We continued to have trouble with this military application, which was being done for the Bureau of Standards. Finally, the people working on it under me were kind of stumped. Jack Morton and his people didn’t seem to understand as much as we hoped they would. I finally called Bill Shockley and said, “Bill I would like to come out and tell you about the troubles that we are having with transistors.” He said, “I am not interested.” Now, that was a bit of a shock to me because Bill Shockley, I guess sometime later, was one of the three people who got the Nobel Prize for the transistor. And so I said, “Bill, it seems to me, that if I told you about some of our troubles you would understand transistors even better than you do now.” He said, “I am not interested.” I kept at this and kept getting the same answer. Finally I had to get back to the lathe I bought. I said, “Look. I don’t like to bring this up, but I contributed some of my capital money, which I could have used for something else, to help you out. I think at least you owe me an explanation.” And he said, “Well, I guess that’s right.” His reason: "If I listen to all of your troubles that you are having with transistors and all the other troubles Bell Laboratories are having with transistors I wouldn’t have time to dream up new forms of transistors." I thought this was spoken like a research physicist. Bill is quite a character but, I don’t know, if you have a top-grade theoretical physicist like Shockley who is also a member of the American Society of Magicians, I guess you can expect almost anything.

Tebo:

You should have talked to Walter Brattain.

Keller:

I talked to Walter Brattain, but he took a definite approach to all these things. He is a different kind of a person altogether.

I mentioned the Bureau of Standards. At the time that military project was under way, which was an ordnance device, there were two divisions of the Bureau of Standards having to do with military equipment. We finally licked this problem, which was a circuit problem. The transistors would burn out, and we finally found out what to do about that. The demonstration was arranged at Blossom Point to have the final demonstration with the Army brass and the Bureau of Standards and the Bell Laboratories people. I invited Jack Morton and some of his people and at the last moment decided to invite Bill Shockley. I was sure he wouldn’t come. So I called him up and much to my surprise, he said, “Sure. Where do I go? Where do I meet you?” He came along and we had a very successful demonstration. This was below Washington, you get there by car after you get to the Washington Railroad Station. Coming back to the train that night in the car, everybody showed up but Bill Shockley, and we were kind of worried about him. But just before the train took off, Bill showed up with a couple of bottles of champagne to celebrate the successful demonstration. He may have not been interested in our troubles, but was sure glad to celebrate the successful demonstration.

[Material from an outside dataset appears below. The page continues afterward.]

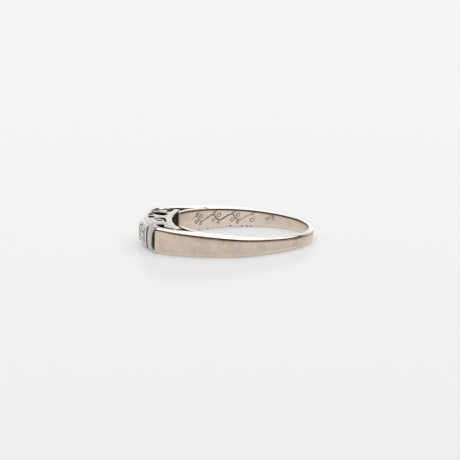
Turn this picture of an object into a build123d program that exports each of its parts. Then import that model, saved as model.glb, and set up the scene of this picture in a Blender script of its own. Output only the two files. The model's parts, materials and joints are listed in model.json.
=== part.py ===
from build123d import *

import os
from math import cos, hypot, radians, sin, tan

# Three-stone engagement ring: a white gold shank whose shoulders fork round a platinum head.
# Frame: the finger axis is Z, the head points to -X, the base of the shank to +X, and the
# origin is the centre of the finger hole at half width. Millimetres and degrees throughout.
# Angles of the head are counted from its centre line, positive towards +Y.

# --- shank ---
FINGER_R = 8.5  # finger hole
BASE_WALL = 0.65  # radial thickness of the shank at its base
BASE_HALF_SPAN = 60  # reach of that thickness to each side of the base
HALF_WIDTH = 1.176  # half width of the ring where X is 0
WIDTH_SLOPE = 0.0455  # gain in half width per millimetre towards the head
OUTER_EDGE_R = 0.25
INNER_EDGE_R = 0.12
SHOULDER_POINTS = ((2.0, 9.3), (0.0, 9.95), (-3.5, 9.65), (-6.2, 8.9), (-8.2, 8.0))
SHOULDER_HEADING = (-0.77, -0.64)
SHOULDER_ANGLE = 30  # where each shoulder ends at the head
SHOULDER_R = 12.3  # outer corner of that end
SHOULDER_WALL = 1.1  # radial thickness of that end
FORK_POINTS = ((-8.15, 6.8), (-6.5, 7.2))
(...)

I bring up the Bureau of Standards because some years later, M.J. Kelly, who was then the president of the Bell Laboratories, was asked to investigate the Bureau of Standards to see whether it was set up and being operated in the national interest. He was the chairman of the committee. This was in 1953, I think, and he appointed me as the consultant to examine two sections of the Bureau of Standards, which were sections working on military equipment. All I can say is that while they had been doing a good job it was decided that the military work should be separated from the rest of the Bureau of Standards work. I believe it is now all under a new organization called “The Diamond Ordinance Fuse Laboratory” or something of that sort.

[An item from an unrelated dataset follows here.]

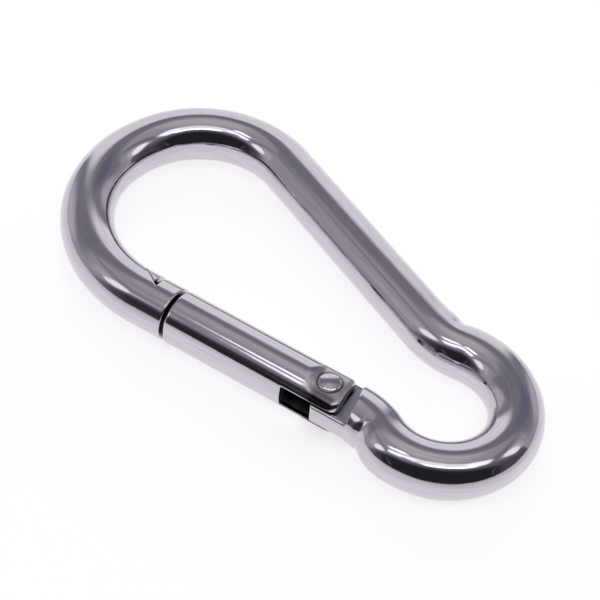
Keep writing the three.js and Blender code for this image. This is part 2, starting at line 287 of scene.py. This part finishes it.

Sealed Contacts, Variant Switches and Miniature Relays

Tebo:

You had a lot of experience with sealed contacts, the variant switches and miniature relays. Perhaps you could tell us something about those.

Keller:

All of that has a very interesting beginning. After World War II, Elway Buckley, who was then the president of the Bell Laboratories, called me into his office one day and said he was interested in being sure that we had some kind of a new program to develop better and smaller relays. He asked me to get some inventive people together and come to his office to discuss this thing. Two of the people who were present were Henry Harrison and Walter Elwood. He gave them the same instructions, namely that we needed smaller and better relays for telephone switching systems. After a long time the work that Henry Harrison started turned out to be the wire spring relay, which is the workhorse relay of the Bell System now. Walter Elwood, having heard the same instructions, invented the glass sealed contact called the dry read relay and this has become the basis for the electronic switching system network. These people had the same instructions and came out with two very different but both extremely useful devices, the seal contact being a glass enclosed, magnetically operated contact. Later on, the seal contact was used into a form of a ferine which is a combination of a magnetic latching type material with a sealed contact. It is the cross point for the latest electronic switching systems, and this is what Elwood really started.

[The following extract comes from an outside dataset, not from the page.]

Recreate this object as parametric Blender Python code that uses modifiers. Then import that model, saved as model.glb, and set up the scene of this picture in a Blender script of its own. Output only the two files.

Advice to Future Engineers

Tebo:

This has been a lengthy interview and I certainly appreciate the information you have given me. Perhaps now in conclusion you might to care say a few words that could be used for engineers in the future.

Keller:

Well, I will do what I can. I have had a very interesting career. I have had awards, honors from the Bureau of Ships, the Bureau of Ordinance, and from the AIEE and the Berliner Award. I was elected to the board of directors of a couple of companies. I really have had an interesting career. When I retired I talked to the people that I worked with closely, my staff you might say. I told them I thought the Bell Laboratories was a great place to work, particularly to advance in technological matters. I felt as a director, which I was when I retired, it was important to keep in touch with the outside world, to be sure that everybody was up to date. The reputation that our people had was enviable and it takes a bit of doing to maintain that reputation. Some of the thoughts that I passed on to my staff had to do with people, really. To do our best job, the better we should know our people, their strong points and limitations, and we all have these. It doesn't mean that they all have to be good companions; we were not hired at the Bell Laboratories to be good companions, but to do a technical job.

At all levels of the organization, we have to keep up to date technically and most important to stay ahead of outside competition, which arises from all directions these days. But to do the best technical job, which is the thing we spend most of our time on, we have to bring out the best in the people that work with us and to help them develop. You don't have to love them all, but you do have to respect them, and to work effectively with people you should let them know where they stand. For example, when you tell a person about his raise, tell him about his strengths and also his limitations; it may be easier to talk to him only about the good things, but in my opinion you should also give him the total picture. There is nothing worse than a man going along with his work, thinking all is well when his limitations could be improved if he knew about them. To work with people in this labor requires judgment, which is really the most precious of all human attributes. It is often easier to be expedient rather than to discuss uncomfortable matters with people. My experience is that whenever you do the expedient thing you will be sorry at some later date. Now I have rambled on here and there are unfinished technical problems that I could have spoken about, but I think maybe I have said enough as it is.